How does that stuff work?


----------



## Scott Hasty (Jul 10, 2003)

DocJam00 said:


> How does that stuff work?


Ask and you shall receive...


----------



## starmanmm (Mar 19, 2000)

Before you apply the bare metal.... should you seal the paint job first... be it with dull cote or a gloss coat?


----------



## falcondesigns (Oct 30, 2002)

I never have,it works just fine.


----------



## DocJam00 (May 18, 2010)

Great video!


----------



## Zombie_61 (Apr 21, 2004)

starmanmm said:


> Before you apply the bare metal.... should you seal the paint job first... be it with dull cote or a gloss coat?


If you're planning to clear coat your kit, whether it's dull, satin, or gloss, I'd do it before applying the bare metal foil because any of those clear coats will affect it's reflectivity.


----------



## DocJam00 (May 18, 2010)

Thanks for the advice. Part of me wants to try and free-hand it with one of the metallic paints available....but then, those windows scare me. Using the exacto knife to trim that stuff also makes me cautious, since I don't want to scar the window or the paintjob...

Still need to get those glasses/magnifier/light I mentioned a week or so ago....

But the trimming and sanding and painting continues. The boy is improving his painting skills; I am trying to step back and just do the hard stuff....

By the way, those of you who have done this PL repop, did any of you sand off the DC trademark on the bottom of the boat? Providing I display the boat going left, the trademark is visible through the stand, if I put it at eye level.

Also, glue to stand or not? I have discovered glue and paint don't mix -- still looking for finds around that problem.
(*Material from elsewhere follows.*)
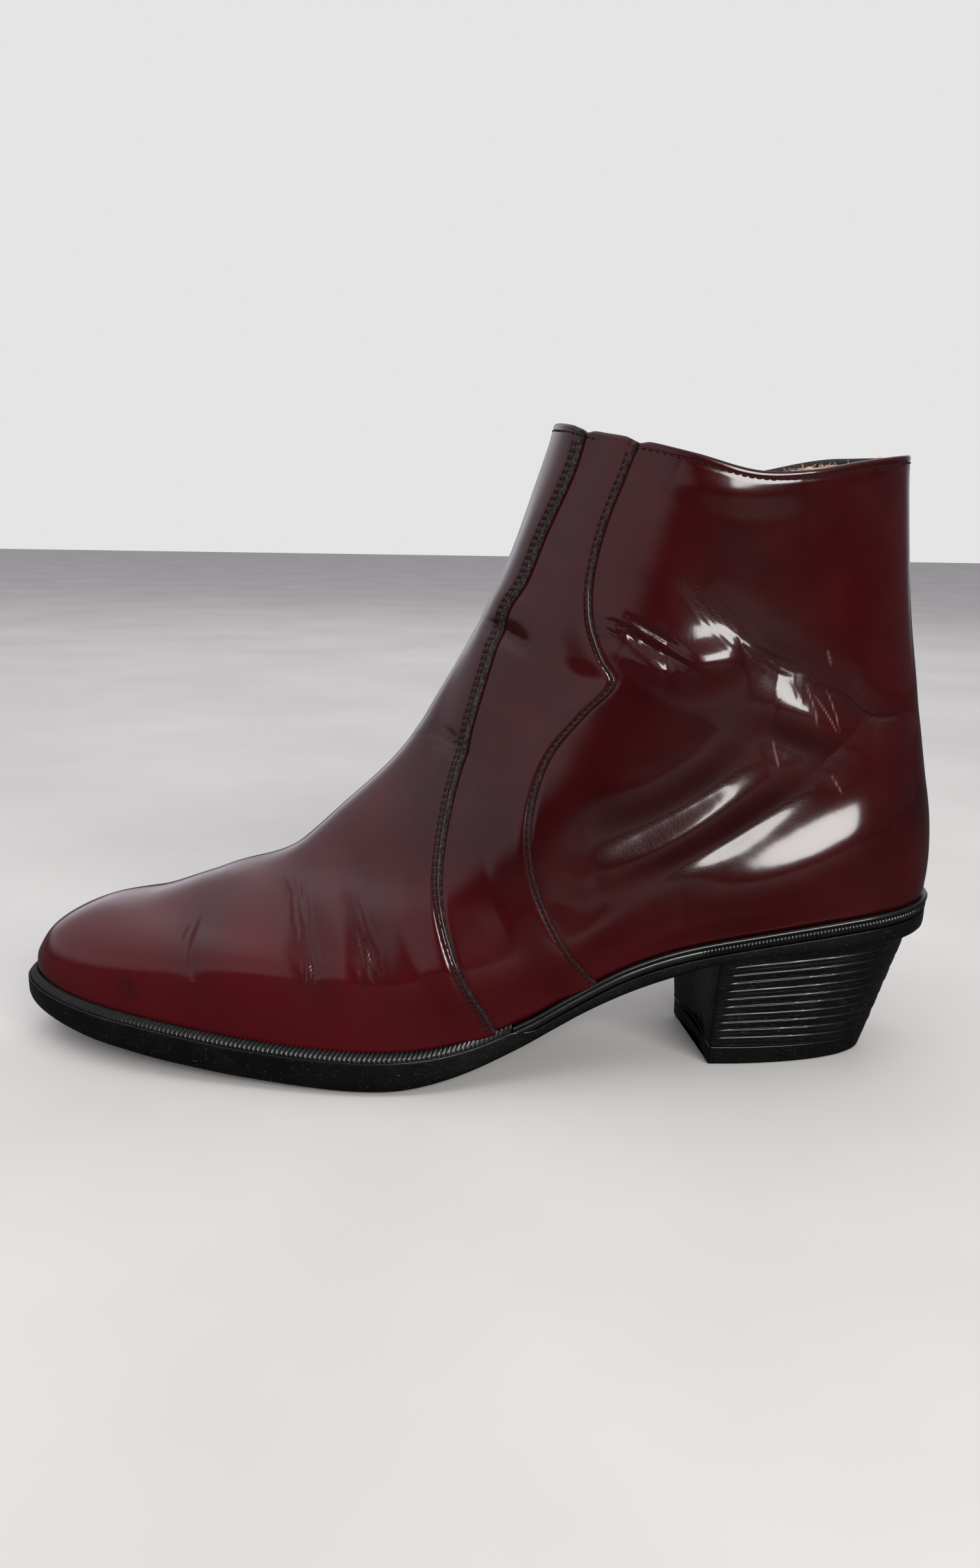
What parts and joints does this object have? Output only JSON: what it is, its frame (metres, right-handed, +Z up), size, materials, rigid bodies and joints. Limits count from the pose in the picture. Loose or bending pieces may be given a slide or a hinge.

I prefer to paint the pieces separately, where there are going to be joins with two different colors, and I'm trying to leave the areas of contact as unpainted as possible, but I still find myself looking at the few finished models my son and I have done and cringing at those joins where I failed....


----------



## DocJam00 (May 18, 2010)

Well, I am letting my son do as much as possible on this one, which is a) great for him; b) fun for me to watch as he builds skill, and c) frustrating for me as I see the flaws in both the model and our progress.
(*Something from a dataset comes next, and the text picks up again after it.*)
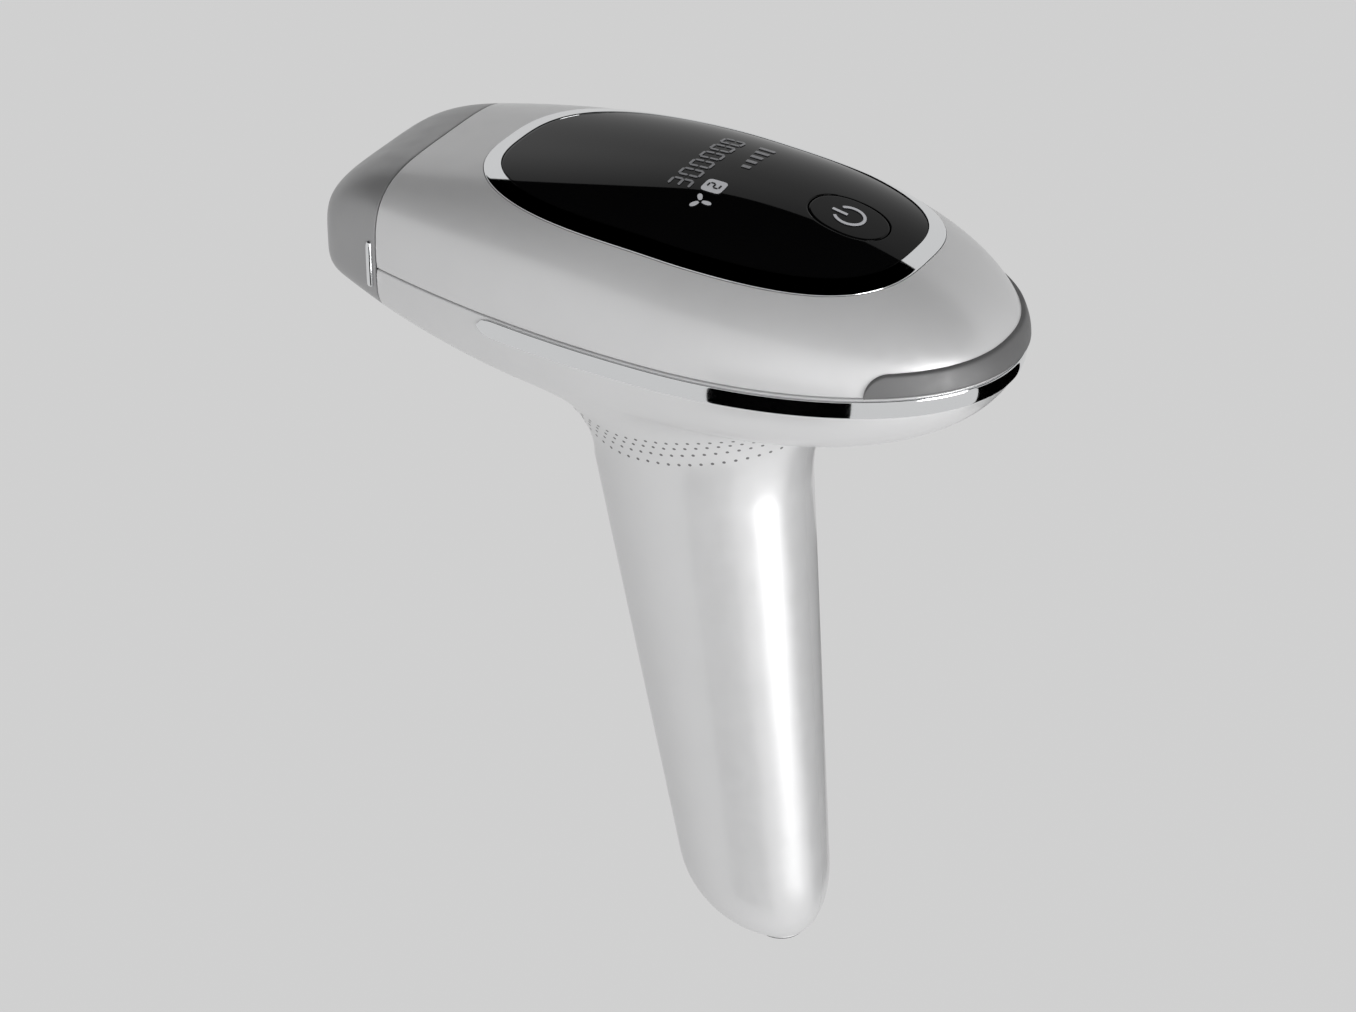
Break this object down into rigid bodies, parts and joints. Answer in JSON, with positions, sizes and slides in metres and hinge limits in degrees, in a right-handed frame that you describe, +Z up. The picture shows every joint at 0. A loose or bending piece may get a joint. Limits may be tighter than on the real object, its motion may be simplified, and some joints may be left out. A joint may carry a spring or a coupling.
{
  "type": "flash hair remover",
  "caption": "Hand-held flash hair remover: egg-shaped head on a leaning grip, removable lamp cartridge, domed display, power button, trigger and cooling fan.",
  "frame": {"origin": "on the grip's axis, 80 mm below the parting plane of the head, where the hand holds it", "axes": "+Z up towards the head, -X towards the nose with the lamp window, Y across the head"},
  "size_m": [0.1492, 0.0756, 0.1803],
  "materials": {
    "pearl_shell": "pearl white lacquered ABS",
    "cartridge_grey": "satin grey moulded plastic",
    "chrome_trim": "bright chrome plating",
    "satin_grey": "fine satin grey plastic",
    "gloss_black": "piano black acrylic",
    "display_white": "white printed marks",
    "dark_plastic": "dark moulded plastic",
    "board_green": "solder-masked board",
    "ivory_plastic": "ivory moulded plastic",
    "amber_glass": "amber filter glass",
    "clear_glass": "clear quartz",
    "bright_metal": "bright machined metal",
    "copper_wire": "copper and brass",
    "ferrite": "sintered ferrite",
    "capacitor_sleeve": "dark heat-shrink sleeve",
    "red_wire": "soft insulated wire",
    "black_wire": "soft insulated wire"
  },
  "bodies": {
    "housing": {"top_cover": "pearl_shell", "body_left": "pearl_shell", "body_right": "pearl_shell", "parting_gasket": "dark_plastic", "trim_strip": "chrome_trim", "tail_insert": "satin_grey", "display_bezel": "chrome_trim", "display_lens": "gloss_black", "display_digits": "display_white", "display_bars": "display_white", "display_icons": "display_white", "button_switch": "dark_plastic", "display_module": "dark_plastic", "display_board": "board_green", "bulkhead": "dark_plastic", "lamp_socket": "ivory_plastic", "socket_sleeves": "copper_wire", "heat_sink": "bright_metal", "thermal_switch": "dark_plastic", "air_duct": "dark_plastic", "fan_frame": "dark_plastic", "fan_motor": "copper_wire", "main_board": "board_green", "transformer_core": "ferrite", "transformer_winding": "copper_wire", "trigger_coil": "ivory_plastic", "power_transistors": "dark_plastic", "board_standoffs": "ivory_plastic", "flash_capacitor": "capacitor_sleeve", "capacitor_clips": "ivory_plastic", "trigger_switch": "dark_plastic", "trigger_board": "board_green", "handle_bosses": "ivory_plastic", "housing_screws": "bright_metal", "dc_inlet": "dark_plastic", "inlet_pin": "bright_metal", "inlet_board": "board_green", "lamp_wires": "red_wire", "supply_wires": "black_wire"},
    "lamp_cartridge": {"nose_shell": "cartridge_grey", "window_frame": "dark_plastic", "filter_glass": "amber_glass", "flash_tube": "clear_glass", "tube_electrodes": "bright_metal", "reflector": "bright_metal", "lamp_holder": "ivory_plastic", "cartridge_plate": "cartridge_grey", "cartridge_plug": "dark_plastic", "plug_pins": "copper_wire", "skin_sensors": "chrome_trim", "release_ribs": "chrome_trim"},
    "power_button": {"button_cap": "gloss_black", "button_stem": "dark_plastic", "power_symbol": "display_white"},
    "flash_trigger": {"trigger_cap": "gloss_black", "trigger_plunger": "ivory_plastic"},
    "fan_rotor": {"fan_impeller": "dark_plastic", "fan_axle": "bright_metal"}
  },
  "joints": [
    {"name": "cartridge_slide", "type": "slide", "parent": "housing", "child": "lamp_cartridge", "axis": [-1, 0, 0], "range_m": [0, 0.03]},
    {"name": "button_press", "type": "slide", "parent": "housing", "child": "power_button", "axis": [-0.2177, 0, -0.976], "range_m": [0, 0.0006], "stiffness_N_per_m": 900, "springref_m": -0.0008},
    {"name": "trigger_press", "type": "slide", "parent": "housing", "child": "flash_trigger", "axis": [0.9905, 0, 0.1378], "range_m": [0, 0.001], "stiffness_N_per_m": 900, "springref_m": -0.001},
    {"name": "fan_spin", "type": "hinge", "parent": "housing", "child": "fan_rotor", "pos_m": [-0.034, 0, 0.0755], "axis": [1, 0, 0], "continuous": true}
  ]
}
There is a basic flaw in the kit build, in that there is a line for the chrome all the way around the edge of the boat -- and I have seen pics of the real Batboat being taken apart, and it is an actual layer of metal sandwiched between the hull and the top of the boat. But the reddish orange pinstriping is interrupted by the step into the boat....there is no way to have a continuous line from the intake area and the back of the boat.
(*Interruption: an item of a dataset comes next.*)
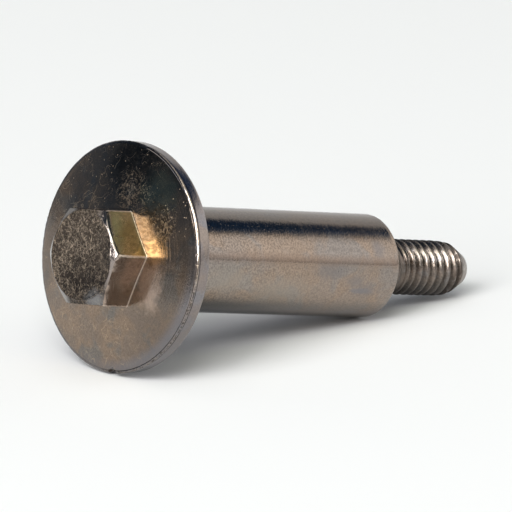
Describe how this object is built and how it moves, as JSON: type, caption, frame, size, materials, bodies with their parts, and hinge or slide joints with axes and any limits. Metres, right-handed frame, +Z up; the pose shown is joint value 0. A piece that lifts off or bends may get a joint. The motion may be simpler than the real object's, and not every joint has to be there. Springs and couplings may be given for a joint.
{
  "type": "shoulder bolt",
  "caption": "Nickel-plated steel shoulder bolt: hexagon head on a round coned flange, long plain shoulder and a shorter threaded stud with a chamfered tip.",
  "frame": {"origin": "on the table under the middle of the lying bolt's outer box", "axes": "+X runs from the head to the stud, +Z is up, and the bolt's own axis lies in the XZ plane, 10.8 degrees down towards the stud"},
  "size_m": [0.0726, 0.032, 0.0317],
  "materials": {
    "plated_steel": "dark nickel plate, glossy with fine pits and light scratches"
  },
  "bodies": {
    "root": {"shoulder_bolt": "plated_steel"}
  },
  "joints": []
}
Short of doing some redesign on the model (which I do not have the skills for yet), my only answers for this are a) using the metallic line instead for the red pinstriping, or b) having an interrupted line.

Any comments or advice?

Doc


----------



## PF Flyer (Jun 24, 2008)

Relax and enjoy the build! Seriously, I didn't glue mine to the stand because I like to take it off and look at it from time to time. Just keep it out of harm's way. If you want to glue it, you can carefully calculate and scrape a spot or two of paint from the hull and stand in order to attach it. You can even touch up any remaining bare spots with a brush if you're careful. But I think it's best just to leave it unattached.


----------



## DocJam00 (May 18, 2010)

Thanks.

And as for the red pinstripe, there is an even greater quandary -- one of the existing Batboats shows it to be an interrupted line, exactly like the model and the art.

But the one from the movie shows an uninterrupted line....

I am starting to wonder if someone built a real one and made it look like the Aurora model, since that was the only basis on which to construct one prior to the internet....

I will have to track down those pics and post them.


----------